■ **Challenge**
Copy all records verbatim.

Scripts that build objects
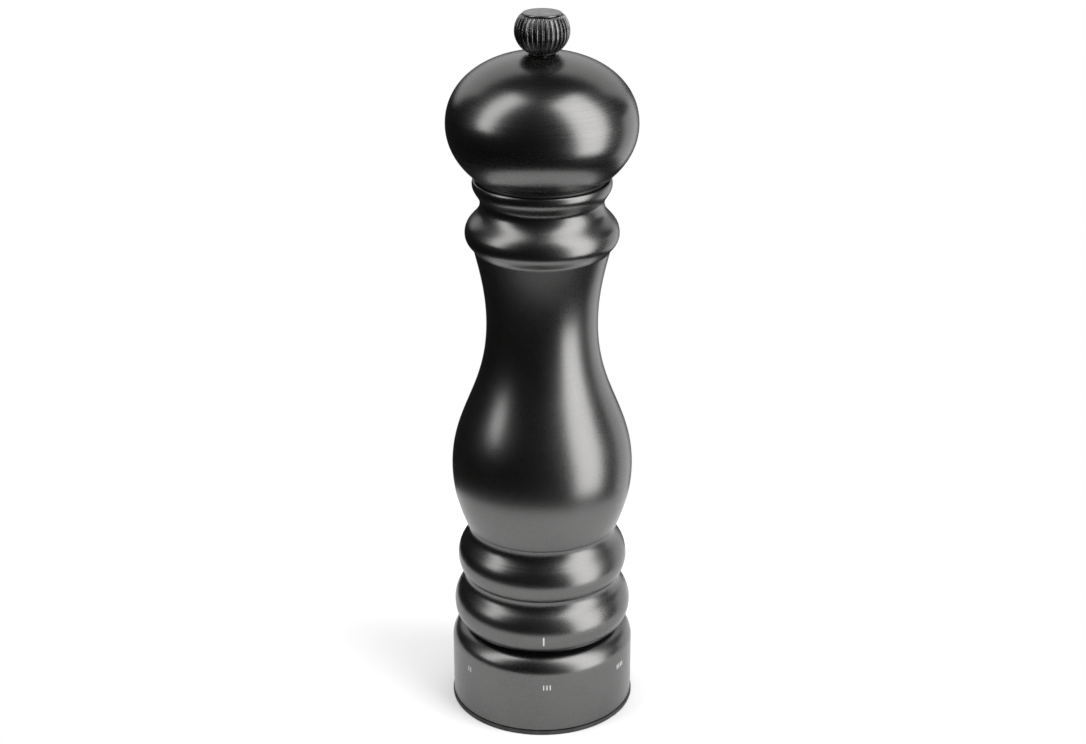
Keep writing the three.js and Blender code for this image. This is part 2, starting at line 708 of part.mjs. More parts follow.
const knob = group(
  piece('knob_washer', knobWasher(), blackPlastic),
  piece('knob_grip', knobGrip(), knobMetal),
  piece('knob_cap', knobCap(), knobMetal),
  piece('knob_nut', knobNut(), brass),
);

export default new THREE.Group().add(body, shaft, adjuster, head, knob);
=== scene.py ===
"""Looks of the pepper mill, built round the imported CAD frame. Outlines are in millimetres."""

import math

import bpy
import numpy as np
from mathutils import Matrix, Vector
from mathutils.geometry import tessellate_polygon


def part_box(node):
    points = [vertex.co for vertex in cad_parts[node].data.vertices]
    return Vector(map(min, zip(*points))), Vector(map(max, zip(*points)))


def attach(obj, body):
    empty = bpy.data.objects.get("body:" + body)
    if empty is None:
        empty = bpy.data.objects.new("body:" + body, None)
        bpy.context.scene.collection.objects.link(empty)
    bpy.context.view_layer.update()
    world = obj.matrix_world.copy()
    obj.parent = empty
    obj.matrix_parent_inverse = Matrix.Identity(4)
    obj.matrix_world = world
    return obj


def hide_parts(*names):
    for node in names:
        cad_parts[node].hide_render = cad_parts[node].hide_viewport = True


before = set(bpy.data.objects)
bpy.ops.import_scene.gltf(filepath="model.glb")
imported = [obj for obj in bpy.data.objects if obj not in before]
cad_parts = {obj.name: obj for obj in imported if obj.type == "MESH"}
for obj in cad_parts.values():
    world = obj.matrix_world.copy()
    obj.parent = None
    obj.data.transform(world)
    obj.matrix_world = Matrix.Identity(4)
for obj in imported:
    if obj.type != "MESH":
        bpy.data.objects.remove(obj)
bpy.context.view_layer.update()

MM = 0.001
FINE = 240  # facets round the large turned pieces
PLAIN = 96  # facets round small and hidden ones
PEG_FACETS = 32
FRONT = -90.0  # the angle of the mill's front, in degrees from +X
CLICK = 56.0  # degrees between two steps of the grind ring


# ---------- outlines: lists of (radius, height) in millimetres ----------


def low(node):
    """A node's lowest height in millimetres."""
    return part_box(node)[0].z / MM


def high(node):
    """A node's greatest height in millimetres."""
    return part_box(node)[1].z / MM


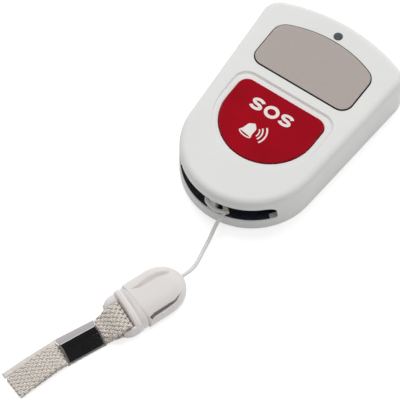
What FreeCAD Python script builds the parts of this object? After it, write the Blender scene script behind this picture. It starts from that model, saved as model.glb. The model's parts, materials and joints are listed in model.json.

■ **Complete output**
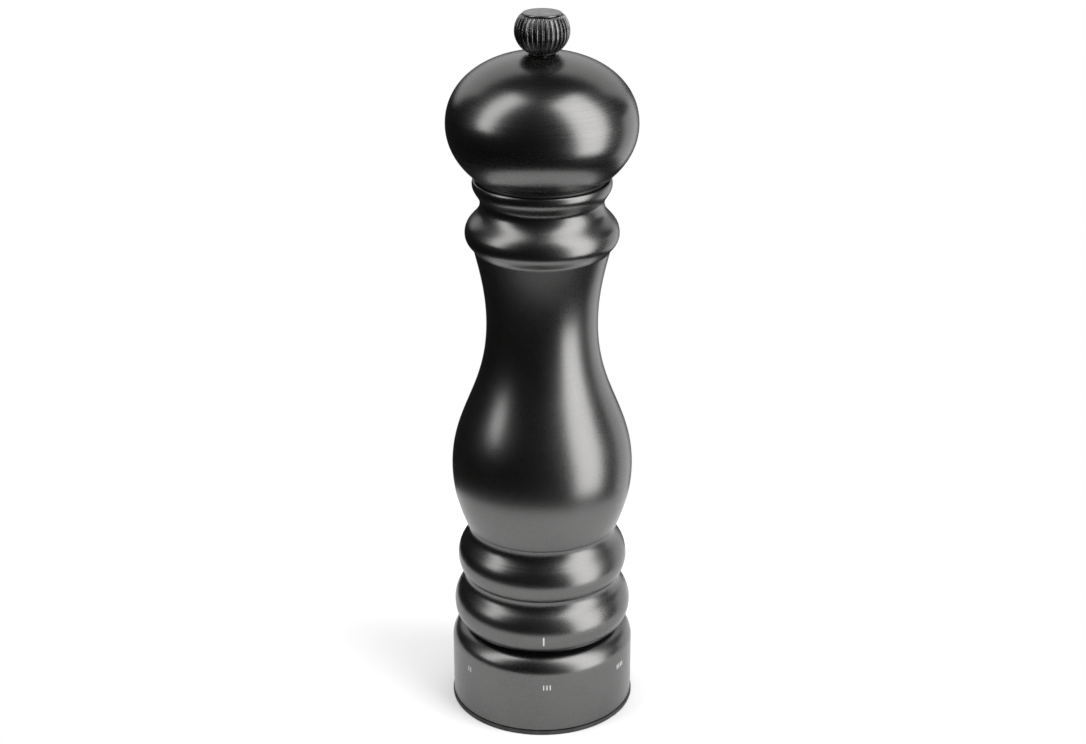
Keep writing the three.js and Blender code for this image. This is part 2, starting at line 708 of part.mjs. More parts follow.
const knob = group(
  piece('knob_washer', knobWasher(), blackPlastic),
  piece('knob_grip', knobGrip(), knobMetal),
  piece('knob_cap', knobCap(), knobMetal),
  piece('knob_nut', knobNut(), brass),
);

export default new THREE.Group().add(body, shaft, adjuster, head, knob);
=== scene.py ===
"""Looks of the pepper mill, built round the imported CAD frame. Outlines are in millimetres."""

import math

import bpy
import numpy as np
from mathutils import Matrix, Vector
from mathutils.geometry import tessellate_polygon


def part_box(node):
    points = [vertex.co for vertex in cad_parts[node].data.vertices]
    return Vector(map(min, zip(*points))), Vector(map(max, zip(*points)))


def attach(obj, body):
    empty = bpy.data.objects.get("body:" + body)
    if empty is None:
        empty = bpy.data.objects.new("body:" + body, None)
        bpy.context.scene.collection.objects.link(empty)
    bpy.context.view_layer.update()
    world = obj.matrix_world.copy()
    obj.parent = empty
    obj.matrix_parent_inverse = Matrix.Identity(4)
    obj.matrix_world = world
    return obj


def hide_parts(*names):
    for node in names:
        cad_parts[node].hide_render = cad_parts[node].hide_viewport = True


before = set(bpy.data.objects)
bpy.ops.import_scene.gltf(filepath="model.glb")
imported = [obj for obj in bpy.data.objects if obj not in before]
cad_parts = {obj.name: obj for obj in imported if obj.type == "MESH"}
for obj in cad_parts.values():
    world = obj.matrix_world.copy()
    obj.parent = None
    obj.data.transform(world)
    obj.matrix_world = Matrix.Identity(4)
for obj in imported:
    if obj.type != "MESH":
        bpy.data.objects.remove(obj)
bpy.context.view_layer.update()

MM = 0.001
FINE = 240  # facets round the large turned pieces
PLAIN = 96  # facets round small and hidden ones
PEG_FACETS = 32
FRONT = -90.0  # the angle of the mill's front, in degrees from +X
CLICK = 56.0  # degrees between two steps of the grind ring


# ---------- outlines: lists of (radius, height) in millimetres ----------


def low(node):
    """A node's lowest height in millimetres."""
    return part_box(node)[0].z / MM


def high(node):
    """A node's greatest height in millimetres."""
    return part_box(node)[1].z / MM


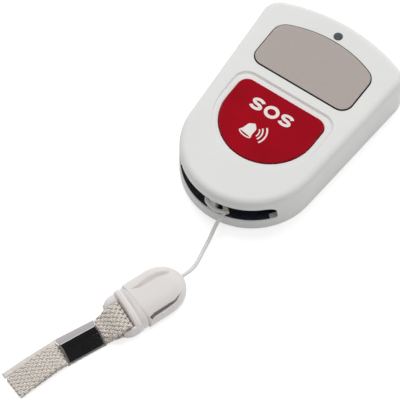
What FreeCAD Python script builds the parts of this object? After it, write the Blender scene script behind this picture. It starts from that model, saved as model.glb. The model's parts, materials and joints are listed in model.json.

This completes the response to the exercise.